Monday, February 16, 2009

IN DREAMS

'In dreams begin responsibilities' is the title of a story written by Delmore Schwartz and published in a volume of that name in 1938. I read the story a long time ago and have nothing to say about it now, and yet I can’t type the words 'in dreams' and not think of the writer who I will always think of as 'Delmore' because of John Berryman, and Robert Lowell, and Lou Reed.

He came to a bad end, didn’t he. Indeed, and perhaps that’s why he’s lurking somewhere in the background even now. The man who, in Lowell’s poem, changed Wordsworth’s 'poets in their youth begin in gladness, thereof in the end come despondency and sadness' to end with 'madness,' and then -- followed suit.
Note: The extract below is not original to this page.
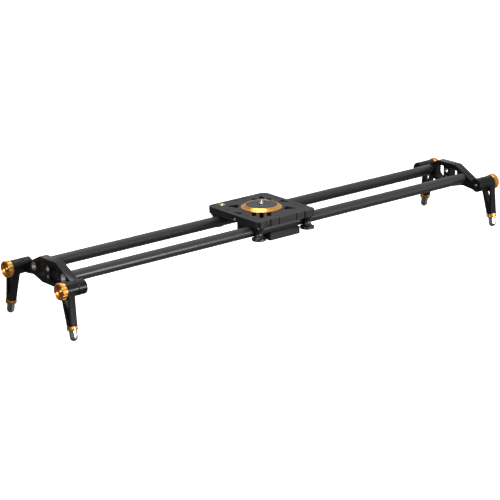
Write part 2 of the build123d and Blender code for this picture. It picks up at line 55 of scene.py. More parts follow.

But the ostensible point of this post is that I might not be mad enough, even yet. One reason, among others perhaps, that my blogging has languished somewhat of late (I seem to hear Hamlet saying, 'I have of late, but wherefore I know not, lost all my mirth') is that 'the things of this world' -- let’s call it prosaic reality -- have become things I care not much about. So, for instance, the state of the academy, à la Stanley Fish, or the state of the economy, à la Paul Krugman, or the state of Hollywood, à la Carpetbagger, or even the state of Joaquin Phoenix, à la Gawker, diverting as those questions might be, haven’t been taxing my mental lobes enough to crank out 'copy.'

And why not? Because of dreams. Fittingly, this week’s assignments in Daily Themes, for the first time in the many years (8?) that I’ve been involved with the course, are to write about a dream, to write a dream for a character, to write with 'dream logic.' I say fittingly because, fitfully, I’ve become a bit dissatisfied with my own waking reality quite a bit of late -- which extends, dear reader, to my own belabored prose. From which we get 'prosaic' reality, literally, in the first place. And what has inspired such low libidinal urges toward what we in -- we have to come up with another substance, it should be clear by now that whatever those towers are made of, 'ivory' is not the material -- academia like to call 'expository prose'? Well, besides my own cruel fiction’s requirement of exposition, it is, you guessed it, poetry! Oh, and film.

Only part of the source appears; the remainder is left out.